0

Size of log file: 10 GB

Free space in partition: 6 GB

Need to split log file into smaller pieces, and gzip those. But there's not enough room to run something like split(1), which leaves the original file intact. That would leave us with

Original log file: 10 GB

Output of split: another 10 GB

Is there a way to split the file inline, or to do something like this:

$ tail -nnn bigfile.txt > piece.txt

$ some-command -nnn bigfile.txt # just truncate last nnn lines

$ gzip piece.txt

(repeat)

Finding a utility like "some-command" would be ok too.

2 Answers2

4

Here's how I would do it -

Decide how many lines of the log you want in one split file. You also need to make sure you have free space equal to the split file size. Let's say 10000 lines just for the example.
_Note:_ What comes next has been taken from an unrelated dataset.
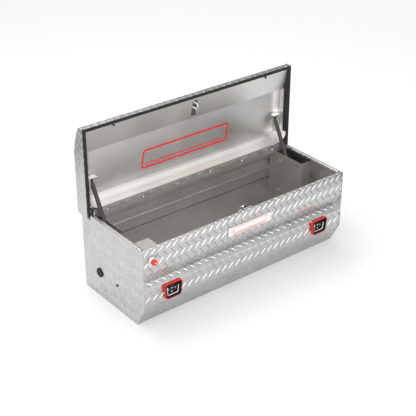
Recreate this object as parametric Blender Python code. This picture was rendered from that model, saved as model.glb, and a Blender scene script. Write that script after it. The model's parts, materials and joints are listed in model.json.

First, copy the log lines into your target file

 head -n 10000 source.log | gzip -c > split001.log.gz

Next, use sed to do an in-place delete of the lines you just copied

 sed -i '1,10000d' source.log

With a little effort, you could wrap the above in a script that loops until the source file is empty, incrementing the split filename along the way.

--- EDIT ---

Ok, I'll save you the trouble -

 #!/bin/bash

 if [ $# -ne 3 ]
 then
    echo "usage:  $0 <source file> <target prefix> <N lines per chunk>"
    exit
 fi

 filename=$1
 target_stem=$2
 target_lines=$3

 numlines=`wc -l $filename | cut -f1 -d' '`
 count=1;
 while [ $numlines -gt 0 ] 
 do
    head -n $target_lines $filename | gzip -c > ${target_stem}${count}.txt.gz
    sed -i "1,${target_lines}d" $filename

    numlines=`wc -l $filename | cut -f1 -d' '`
    let "count = $count + 1"
 done
Bill B
  • 591
  • 2
  • 4
0

you could use the split command you can define bytes, size, lines:

split -db 10k bigfile.txt bigfile_

Note: the output file will be bigfile_N because we are usign the -d switch.

using the switch -l we can define amount of lines, example:

split -dl 1000 bigfile.txt bigfile_

You could than periodically stop the job (Ctrl+Z) and gzip the pieces, then use "fg" to resume the stopped job.

Prix
  • 4,881
  • 3
  • 24
  • 25